GENITOURINARY: Burning on urination, urgency, hesitancy, odor, odd color
NEUROLOGICAL: No headache, dizziness, syncope, paralysis, ataxia, numbness, or tingling in the extremities. No change in bowel or bladder control.
MUSCULOSKELETAL: No muscle, back pain, joint pain, or stiffness.
HEMATOLOGIC: No anemia, bleeding, or bruising.
LYMPHATICS: No enlarged nodes. No history of splenectomy.
ENDOCRINOLOGIC: No reports of sweating, cold, or heat intolerance. No polyuria or polydipsia.

Physical exam (If applicable and if you have opportunity to perform—document if exam is completed by PCP): From head to toe, include what you see, hear, and feel when doing your physical exam. You only need to examine the systems that are pertinent to the CC, HPI, and History. Do not use “WNL” or “normal.” You must describe what you see. Always document in head-to-toe format i.e., General: Head: EENT: etc.

Diagnostic results: Include any labs, X-rays, or other diagnostics that are needed to develop the differential diagnoses (support with evidenced and guidelines).

A

ssessment

Mental Status Examination: For the purposes of your courses, this section must be presented in paragraph form and not use of a checklist! This section you will describe the patient’s appearance, attitude, behavior, mood and affect, speech, thought processes, thought content, perceptions (hallucinations, pseudohallucinations, illusions, etc.)., cognition, insight, judgment, and SI/HI. See an example below. You will modify to include the specifics for your patient on the above elements—DO NOT just copy the example. You may use a preceptor’s way of organizing the information if the MSE is in paragraph form.
He is an 8-year-old African American male who looks his stated age. He is cooperative with examiner. He is neatly groomed and clean, dressed appropriately. There is no evidence of any abnormal motor activity. His speech is clear, coherent, normal in volume and tone. His thought process is goal directed and logical. There is no evidence of looseness of association or flight of ideas. His mood is euthymic, and his affect appropriate to his mood. He was smiling at times in an appropriate manner. He denies any auditory or visual hallucinations. There is no evidence of any delusional thinking.   He denies any current suicidal or homicidal ideation. Cognitively, he is alert and oriented. His recent and remote memory is intact. His concentration is good. His insight is good. 

Differential Diagnoses: You must have at least three differentials with supporting evidence.
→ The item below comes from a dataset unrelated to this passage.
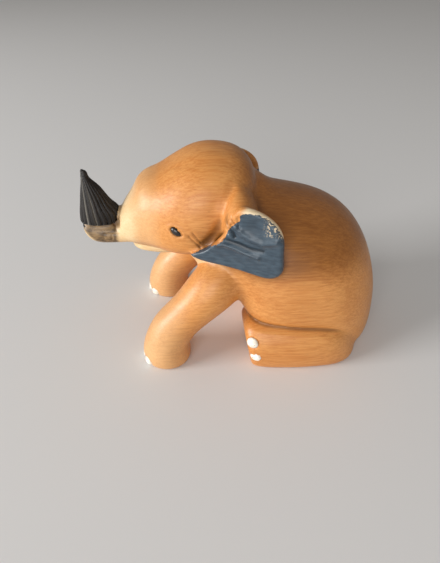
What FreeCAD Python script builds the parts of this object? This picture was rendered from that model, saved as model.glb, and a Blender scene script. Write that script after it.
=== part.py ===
import FreeCAD, Part
import math
import os

# Seated carved wooden elephant, about 150 mm long.  A torso block with a neck tenon carries a head
# block, four limbs, two ears and a tail, all glued and dowelled.  The trunk's dark tip is pinned to
# the head block, and the jaw, eyes and toenails are let in.
# Millimetres.  -X is where the elephant looks, -Y is its left side, +Z is up, and it sits on z = 0.

V = FreeCAD.Vector
OUT = "parts"

# ---- driving dimensions ----------------------------------------------------------------------------
RING_POINTS = 20
MIDDLE_X = -0.1            # middle of the overall length, which becomes x = 0

# Torso rings from the seat up to the neck tenon: x and z at the front, x and z at the back,
# half width, squareness of the front half and of the back half (2 is an ellipse)
TORSO = (
    (13.0, 0.0, 69.5, 0.0, 35.0, 4.0, 2.3),
    (11.0, 3.0, 72.6, 3.2, 37.8, 4.0, 2.2),
    (9.5, 9.0, 74.2, 11.0, 39.6, 4.0, 2.2),
    (5.5, 20.0, 73.8, 25.0, 40.6, 4.2, 2.2),
    (-1.4, 30.0, 71.2, 39.6, 40.6, 4.4, 2.2),
    (-7.0, 37.0, 65.0, 55.5, 39.2, 3.4, 2.1),
    (-16.0, 42.5, 54.0, 68.6, 36.4, 2.7, 2.1),
    (-23.5, 47.0, 40.0, 76.2, 32.8, 2.4, 2.0),
    (-27.5, 52.0, 26.0, 80.2, 28.0, 2.2, 2.0),
    (-29.5, 57.5, 16.0, 83.8, 22.5, 2.1, 2.0),
    (-32.0, 63.5, 10.0, 88.0, 17.5, 2.0, 2.0),
    (-34.0, 68.5, 2.0, 89.6, 13.5, 2.0, 2.0),
)

# Head rings from the nape to the face: x, top z, bottom z, half width, squareness,
# egg (how much narrower the top is)
HEAD = (
    (7.5, 89.0, 77.0, 8.0, 2.0, 0.0),
    (5.5, 94.0, 71.0, 14.5, 2.0, 0.0),
    (1.5, 98.6, 64.0, 20.0, 2.1, 0.02),
    (-4.5, 101.4, 57.5, 24.2, 2.2, 0.04),
    (-12.0, 102.4, 53.0, 26.8, 2.25, 0.06),
    (-20.5, 101.4, 51.0, 27.6, 2.3, 0.08),
    (-29.0, 97.6, 51.5, 26.4, 2.35, 0.10),
    (-37.5, 92.4, 53.5, 22.8, 2.4, 0.10),
    (-45.5, 88.9, 55.0, 18.2, 2.4, 0.08),
    (-50.5, 82.8, 55.2, 15.0, 2.4, 0.06),
    (-54.6, 76.8, 55.6, 12.2, 2.4, 0.03),
    (-58.0, 70.4, 56.4, 9.6, 2.3, 0.0),
)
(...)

Explain what rules each differential in or out and justify your primary diagnosis selection. You will use supporting evidence from the literature to support your rationale. Include pertinent positives and pertinent negatives for the specific patient case.

Also included in this section is the reflection. Reflect on this case and discuss whether or not you agree with your preceptor’s assessment and diagnostic impression of the patient and why or why not. What did you learn from this case? What would you do differently?

Also include in your reflection a discussion related to legal/ethical considerations (demonstrating critical thinking beyond confidentiality and consent for treatment!), health promotion and disease prevention taking into consideration patient factors (such as age, ethnic group, etc.), PMH, and other risk factors (e.g., socioeconomic, cultural background, etc.).

References (move to begin on next page)

You are required to include at least three evidence-based, peer-reviewed journal articles or evidenced-based guidelines which relate to this case to support your diagnostics and differentials diagnoses. Be sure to use correct APA 7th edition formatting.